**REQUIREMENT:** Extract each line where the string "None" shows up.
* START DATA EXCERPT *
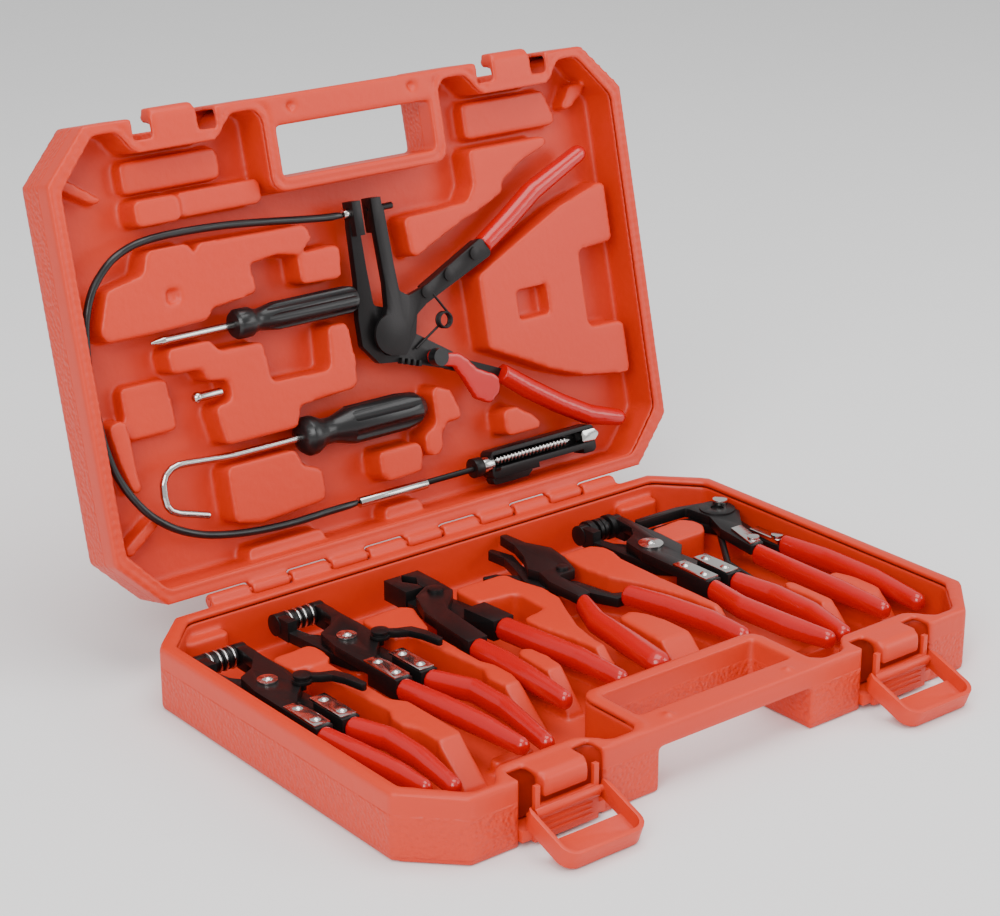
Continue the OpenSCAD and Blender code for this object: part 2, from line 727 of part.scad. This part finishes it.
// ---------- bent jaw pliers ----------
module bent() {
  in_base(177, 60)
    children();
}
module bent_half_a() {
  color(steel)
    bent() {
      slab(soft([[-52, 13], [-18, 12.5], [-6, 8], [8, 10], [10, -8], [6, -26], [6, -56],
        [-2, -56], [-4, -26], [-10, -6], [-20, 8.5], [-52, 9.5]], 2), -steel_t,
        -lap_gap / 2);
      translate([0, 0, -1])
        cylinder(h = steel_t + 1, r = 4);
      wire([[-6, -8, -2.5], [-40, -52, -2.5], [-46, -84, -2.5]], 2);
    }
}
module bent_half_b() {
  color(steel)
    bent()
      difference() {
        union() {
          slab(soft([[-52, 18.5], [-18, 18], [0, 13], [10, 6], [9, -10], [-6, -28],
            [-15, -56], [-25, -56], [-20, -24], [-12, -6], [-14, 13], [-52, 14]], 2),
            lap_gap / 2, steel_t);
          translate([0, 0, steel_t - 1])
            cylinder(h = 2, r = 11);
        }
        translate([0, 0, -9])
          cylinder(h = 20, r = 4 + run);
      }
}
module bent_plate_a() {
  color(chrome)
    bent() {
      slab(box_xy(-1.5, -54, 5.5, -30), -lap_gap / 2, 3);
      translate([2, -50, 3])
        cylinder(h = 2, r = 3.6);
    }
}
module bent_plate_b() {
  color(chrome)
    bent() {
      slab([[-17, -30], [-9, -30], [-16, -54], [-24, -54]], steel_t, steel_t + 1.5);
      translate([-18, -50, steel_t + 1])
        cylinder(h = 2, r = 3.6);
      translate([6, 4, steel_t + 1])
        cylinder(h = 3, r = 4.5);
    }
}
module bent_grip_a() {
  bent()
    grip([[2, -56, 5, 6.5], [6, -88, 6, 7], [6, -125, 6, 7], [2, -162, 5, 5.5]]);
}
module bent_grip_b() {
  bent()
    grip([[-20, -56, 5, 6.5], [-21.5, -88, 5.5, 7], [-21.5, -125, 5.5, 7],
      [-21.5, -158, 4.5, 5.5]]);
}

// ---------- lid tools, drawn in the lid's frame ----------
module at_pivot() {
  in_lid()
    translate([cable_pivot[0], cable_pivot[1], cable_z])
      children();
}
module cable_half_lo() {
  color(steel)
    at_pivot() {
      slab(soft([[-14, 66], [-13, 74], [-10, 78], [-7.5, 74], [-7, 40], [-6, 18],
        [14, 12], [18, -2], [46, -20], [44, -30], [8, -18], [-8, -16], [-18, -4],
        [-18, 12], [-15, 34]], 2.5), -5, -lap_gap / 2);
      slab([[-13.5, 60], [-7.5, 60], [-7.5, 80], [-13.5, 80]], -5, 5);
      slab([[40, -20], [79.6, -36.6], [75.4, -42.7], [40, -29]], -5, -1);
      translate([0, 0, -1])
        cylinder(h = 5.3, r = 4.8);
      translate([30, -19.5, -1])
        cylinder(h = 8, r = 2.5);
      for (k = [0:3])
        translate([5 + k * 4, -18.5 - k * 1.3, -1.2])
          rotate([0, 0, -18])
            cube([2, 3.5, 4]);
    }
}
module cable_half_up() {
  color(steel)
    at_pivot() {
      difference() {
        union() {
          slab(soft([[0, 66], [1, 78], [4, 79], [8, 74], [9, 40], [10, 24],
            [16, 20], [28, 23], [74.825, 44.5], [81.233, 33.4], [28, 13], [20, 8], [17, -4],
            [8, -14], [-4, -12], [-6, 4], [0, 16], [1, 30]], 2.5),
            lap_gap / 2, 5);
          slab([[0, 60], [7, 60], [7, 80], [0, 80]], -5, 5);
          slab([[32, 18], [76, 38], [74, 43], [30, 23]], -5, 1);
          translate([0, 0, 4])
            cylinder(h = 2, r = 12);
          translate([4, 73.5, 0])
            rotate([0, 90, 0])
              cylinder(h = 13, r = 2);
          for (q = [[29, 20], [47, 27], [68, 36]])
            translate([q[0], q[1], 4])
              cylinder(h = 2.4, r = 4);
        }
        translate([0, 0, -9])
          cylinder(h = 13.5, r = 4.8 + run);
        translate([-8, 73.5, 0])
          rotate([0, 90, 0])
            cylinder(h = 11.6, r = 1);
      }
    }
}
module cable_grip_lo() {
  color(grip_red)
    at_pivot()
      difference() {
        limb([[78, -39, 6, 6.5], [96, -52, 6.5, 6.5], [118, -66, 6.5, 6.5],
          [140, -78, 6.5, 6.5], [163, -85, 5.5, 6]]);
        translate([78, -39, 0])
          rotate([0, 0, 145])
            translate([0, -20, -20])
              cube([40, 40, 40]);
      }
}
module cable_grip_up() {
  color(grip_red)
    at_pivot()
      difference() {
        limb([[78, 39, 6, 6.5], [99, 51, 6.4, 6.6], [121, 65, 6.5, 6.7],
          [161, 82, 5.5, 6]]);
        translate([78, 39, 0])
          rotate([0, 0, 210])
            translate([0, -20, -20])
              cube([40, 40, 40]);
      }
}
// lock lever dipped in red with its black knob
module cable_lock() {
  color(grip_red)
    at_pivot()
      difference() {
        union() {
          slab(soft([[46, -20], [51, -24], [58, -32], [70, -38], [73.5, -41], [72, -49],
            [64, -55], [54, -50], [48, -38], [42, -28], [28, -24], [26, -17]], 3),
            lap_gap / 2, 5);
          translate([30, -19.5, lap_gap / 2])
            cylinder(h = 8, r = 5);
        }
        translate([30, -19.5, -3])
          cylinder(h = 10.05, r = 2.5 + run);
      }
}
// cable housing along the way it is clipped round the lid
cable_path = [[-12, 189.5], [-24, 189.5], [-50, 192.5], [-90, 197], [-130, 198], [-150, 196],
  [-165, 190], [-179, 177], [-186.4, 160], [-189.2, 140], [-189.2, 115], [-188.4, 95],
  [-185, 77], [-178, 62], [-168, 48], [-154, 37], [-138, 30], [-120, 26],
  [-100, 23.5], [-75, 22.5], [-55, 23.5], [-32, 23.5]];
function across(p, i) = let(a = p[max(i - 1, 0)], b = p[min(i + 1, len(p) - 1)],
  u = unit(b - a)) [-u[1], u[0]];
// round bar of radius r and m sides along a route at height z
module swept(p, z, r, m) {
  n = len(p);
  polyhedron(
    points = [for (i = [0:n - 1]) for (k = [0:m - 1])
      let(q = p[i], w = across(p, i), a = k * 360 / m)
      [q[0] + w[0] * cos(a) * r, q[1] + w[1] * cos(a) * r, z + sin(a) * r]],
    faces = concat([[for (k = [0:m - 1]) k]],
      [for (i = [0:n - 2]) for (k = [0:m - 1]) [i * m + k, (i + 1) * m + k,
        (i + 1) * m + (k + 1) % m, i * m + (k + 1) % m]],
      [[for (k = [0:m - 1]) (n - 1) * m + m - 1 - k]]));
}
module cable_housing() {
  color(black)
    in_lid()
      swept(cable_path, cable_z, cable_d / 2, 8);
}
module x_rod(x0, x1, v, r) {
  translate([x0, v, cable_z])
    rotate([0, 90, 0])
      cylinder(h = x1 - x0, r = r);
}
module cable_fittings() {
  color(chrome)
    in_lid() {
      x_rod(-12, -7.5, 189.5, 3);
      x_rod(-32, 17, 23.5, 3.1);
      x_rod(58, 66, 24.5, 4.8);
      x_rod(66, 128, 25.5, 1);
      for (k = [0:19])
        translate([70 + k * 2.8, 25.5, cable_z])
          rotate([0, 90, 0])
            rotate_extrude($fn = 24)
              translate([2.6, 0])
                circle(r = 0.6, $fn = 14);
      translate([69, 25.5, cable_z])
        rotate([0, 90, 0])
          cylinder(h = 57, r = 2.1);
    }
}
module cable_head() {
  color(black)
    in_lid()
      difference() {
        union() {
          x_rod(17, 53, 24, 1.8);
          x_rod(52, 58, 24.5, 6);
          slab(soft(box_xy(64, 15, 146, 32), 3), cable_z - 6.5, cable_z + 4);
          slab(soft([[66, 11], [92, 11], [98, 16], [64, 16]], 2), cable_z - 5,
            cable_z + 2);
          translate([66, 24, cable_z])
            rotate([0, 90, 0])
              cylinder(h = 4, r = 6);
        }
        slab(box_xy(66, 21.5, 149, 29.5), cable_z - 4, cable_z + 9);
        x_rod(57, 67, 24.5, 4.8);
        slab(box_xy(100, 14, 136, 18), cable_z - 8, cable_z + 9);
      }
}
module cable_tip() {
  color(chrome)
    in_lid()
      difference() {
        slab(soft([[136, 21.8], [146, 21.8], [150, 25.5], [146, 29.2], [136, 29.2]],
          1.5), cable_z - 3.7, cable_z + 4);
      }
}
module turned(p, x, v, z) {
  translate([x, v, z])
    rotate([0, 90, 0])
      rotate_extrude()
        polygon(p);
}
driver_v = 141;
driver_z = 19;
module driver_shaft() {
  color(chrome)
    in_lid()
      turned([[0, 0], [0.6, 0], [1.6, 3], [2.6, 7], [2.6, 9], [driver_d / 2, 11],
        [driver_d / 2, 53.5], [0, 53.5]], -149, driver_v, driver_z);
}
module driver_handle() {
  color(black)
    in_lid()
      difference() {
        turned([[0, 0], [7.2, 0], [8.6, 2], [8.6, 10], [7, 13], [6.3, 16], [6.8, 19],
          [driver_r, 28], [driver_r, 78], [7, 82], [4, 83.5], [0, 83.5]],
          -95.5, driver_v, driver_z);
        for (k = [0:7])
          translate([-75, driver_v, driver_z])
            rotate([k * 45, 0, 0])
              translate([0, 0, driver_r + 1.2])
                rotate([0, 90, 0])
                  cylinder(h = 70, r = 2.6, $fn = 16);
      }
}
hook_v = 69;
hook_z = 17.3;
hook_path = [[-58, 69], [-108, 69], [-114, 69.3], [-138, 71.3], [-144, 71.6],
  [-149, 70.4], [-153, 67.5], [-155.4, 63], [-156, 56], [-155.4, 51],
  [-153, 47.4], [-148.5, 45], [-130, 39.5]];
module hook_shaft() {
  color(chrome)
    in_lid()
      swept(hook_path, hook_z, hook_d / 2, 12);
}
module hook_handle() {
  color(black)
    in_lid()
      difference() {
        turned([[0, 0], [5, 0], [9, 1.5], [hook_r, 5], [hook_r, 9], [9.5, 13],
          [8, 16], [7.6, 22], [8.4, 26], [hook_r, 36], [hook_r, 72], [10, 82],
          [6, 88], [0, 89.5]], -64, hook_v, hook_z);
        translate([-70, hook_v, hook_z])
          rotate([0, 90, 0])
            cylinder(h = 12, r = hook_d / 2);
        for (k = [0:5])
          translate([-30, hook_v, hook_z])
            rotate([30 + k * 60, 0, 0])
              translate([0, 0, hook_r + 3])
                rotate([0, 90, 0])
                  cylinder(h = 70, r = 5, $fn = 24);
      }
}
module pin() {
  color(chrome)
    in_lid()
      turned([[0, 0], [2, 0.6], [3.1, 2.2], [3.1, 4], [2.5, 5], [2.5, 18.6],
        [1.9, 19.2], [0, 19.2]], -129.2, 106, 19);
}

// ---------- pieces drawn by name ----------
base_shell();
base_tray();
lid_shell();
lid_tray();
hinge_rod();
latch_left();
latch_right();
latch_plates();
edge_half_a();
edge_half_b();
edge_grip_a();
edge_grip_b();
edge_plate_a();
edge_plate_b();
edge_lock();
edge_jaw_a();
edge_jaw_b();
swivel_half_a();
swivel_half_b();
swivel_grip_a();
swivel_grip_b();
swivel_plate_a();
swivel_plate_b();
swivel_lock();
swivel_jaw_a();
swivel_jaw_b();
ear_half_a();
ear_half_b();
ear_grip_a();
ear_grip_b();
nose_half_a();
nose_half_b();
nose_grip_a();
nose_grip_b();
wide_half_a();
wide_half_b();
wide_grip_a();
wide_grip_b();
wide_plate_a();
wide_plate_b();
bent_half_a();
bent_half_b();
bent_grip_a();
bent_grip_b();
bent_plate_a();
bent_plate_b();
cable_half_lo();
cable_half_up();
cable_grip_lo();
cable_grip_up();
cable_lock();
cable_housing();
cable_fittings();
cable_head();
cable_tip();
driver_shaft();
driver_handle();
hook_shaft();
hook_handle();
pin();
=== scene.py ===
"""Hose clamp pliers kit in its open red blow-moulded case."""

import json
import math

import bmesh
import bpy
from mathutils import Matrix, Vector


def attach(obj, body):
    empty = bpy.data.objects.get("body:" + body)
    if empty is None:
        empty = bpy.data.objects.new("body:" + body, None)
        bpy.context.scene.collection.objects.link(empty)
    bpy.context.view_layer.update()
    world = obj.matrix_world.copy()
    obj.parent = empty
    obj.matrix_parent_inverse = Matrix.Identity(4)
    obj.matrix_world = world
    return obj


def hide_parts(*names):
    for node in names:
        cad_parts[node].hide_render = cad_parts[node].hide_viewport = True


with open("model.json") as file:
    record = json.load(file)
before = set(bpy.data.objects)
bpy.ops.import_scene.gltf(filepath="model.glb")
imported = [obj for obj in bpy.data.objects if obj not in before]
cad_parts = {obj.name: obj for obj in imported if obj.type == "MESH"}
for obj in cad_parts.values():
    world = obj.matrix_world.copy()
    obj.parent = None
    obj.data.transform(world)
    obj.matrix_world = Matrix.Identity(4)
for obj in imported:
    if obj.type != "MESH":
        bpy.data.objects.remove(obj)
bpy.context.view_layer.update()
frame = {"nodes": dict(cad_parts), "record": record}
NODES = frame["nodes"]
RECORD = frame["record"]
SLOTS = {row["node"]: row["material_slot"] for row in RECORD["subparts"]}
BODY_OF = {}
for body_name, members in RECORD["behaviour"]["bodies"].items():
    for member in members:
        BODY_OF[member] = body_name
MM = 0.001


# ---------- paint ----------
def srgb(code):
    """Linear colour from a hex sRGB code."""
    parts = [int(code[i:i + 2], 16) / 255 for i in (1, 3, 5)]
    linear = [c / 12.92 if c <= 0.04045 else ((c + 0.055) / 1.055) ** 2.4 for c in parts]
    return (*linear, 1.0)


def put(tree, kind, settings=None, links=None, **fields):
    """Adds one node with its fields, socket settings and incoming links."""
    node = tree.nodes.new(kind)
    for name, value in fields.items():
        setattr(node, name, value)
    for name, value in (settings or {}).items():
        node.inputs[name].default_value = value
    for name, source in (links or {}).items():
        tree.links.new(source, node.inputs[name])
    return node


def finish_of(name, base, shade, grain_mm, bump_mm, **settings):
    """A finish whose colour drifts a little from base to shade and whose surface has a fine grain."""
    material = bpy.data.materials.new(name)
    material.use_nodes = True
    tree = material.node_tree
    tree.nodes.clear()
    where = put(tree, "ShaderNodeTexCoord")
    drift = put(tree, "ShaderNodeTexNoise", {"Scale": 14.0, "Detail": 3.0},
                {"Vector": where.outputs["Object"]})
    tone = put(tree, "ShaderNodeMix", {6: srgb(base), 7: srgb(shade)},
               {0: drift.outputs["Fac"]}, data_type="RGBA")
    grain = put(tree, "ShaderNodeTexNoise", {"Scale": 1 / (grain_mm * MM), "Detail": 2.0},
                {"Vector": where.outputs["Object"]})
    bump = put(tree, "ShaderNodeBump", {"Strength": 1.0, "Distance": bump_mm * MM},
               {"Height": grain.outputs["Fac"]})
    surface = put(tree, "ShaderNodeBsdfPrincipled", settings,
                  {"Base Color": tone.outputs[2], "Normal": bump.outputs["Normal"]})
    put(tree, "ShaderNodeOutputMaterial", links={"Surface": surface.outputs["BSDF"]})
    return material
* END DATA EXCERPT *
**CORRECT ANSWER:**
    if empty is None:
        empty = bpy.data.objects.new("body:" + body, None)
    obj.parent = None
def put(tree, kind, settings=None, links=None, **fields):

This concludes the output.